Space agency chief answers his critics.
NASA head Mike Griffin was blunter than usual last week, as he defended his scaling back of the agency's science programme. Space scientists have responded angrily to the cutbacks (see Nature 439, 768–769; 200610.1038/439768a), but Griffin insisted to two key advisory groups — the Space Studies Board and the science subcommittee of the NASA Advisory Council — that the science programme is still healthy. He made it clear, however, that the White House's plan to send astronauts to the Moon and Mars takes priority over increased science funding. And although he is willing to rethink some specifics, he reminded scientists “to be respectful of the political and budgetary constraints we face”.
Griffin's stance on...
Whether budget cuts might be reversed
We're willing to reconsider, but reconsideration should be based on community input, not the loudest voice, the longest e-mail or who can use the most capitals.
The outcry over cutting research grants
The community doesn't care if we fly missions; they want money for universities. I find that, to be honest with you, appalling.
A law requiring NASA to try to rescue the Hubble telescope — even though such a mission would take hundreds of millions of dollars from other science projects
I hope the astronomy community likes the decision they lobbied for. They better damn well like it, because they got it.
Cutbacks to life-sciences research aboard the International Space Station
What is the point of funding life-sciences research when I can't put people into space? I need the budget I have to recreate abilities that we once had to fly [beyond Earth orbit], that we don't have any more. It's a sequencing problem.
Deep cuts to NASA astrobiology
I did think astrobiology was less important than traditional space science. It had less intrinsic subject matter to it, and was less advanced. If the community rises up and says it should be funded, we'll rethink it.

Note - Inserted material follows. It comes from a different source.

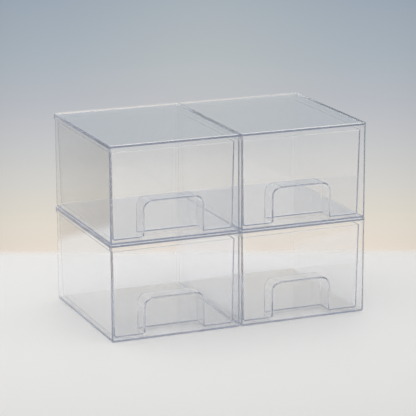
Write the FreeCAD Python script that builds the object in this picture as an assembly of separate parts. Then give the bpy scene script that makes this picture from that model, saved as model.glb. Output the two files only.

Opportunities for science on the Moon
I have to draw the line when people say “I'm not interested in the Moon. I would rather put the money into studying the physics of the tropopause.”
OK, great. Glad you have an opinion; everybody gets one. But the people who run the country have decided that we are in fact going to the Moon. It's a question of what scientists would like to do with that.
The importance of finishing the International Space Station
As administrator, I inherit a situation not of my liking. But other nations have spent a very significant part of their own discretionary space funding supporting our agenda. They built their hardware, and they want to see it flown. I want us to honour this commitment.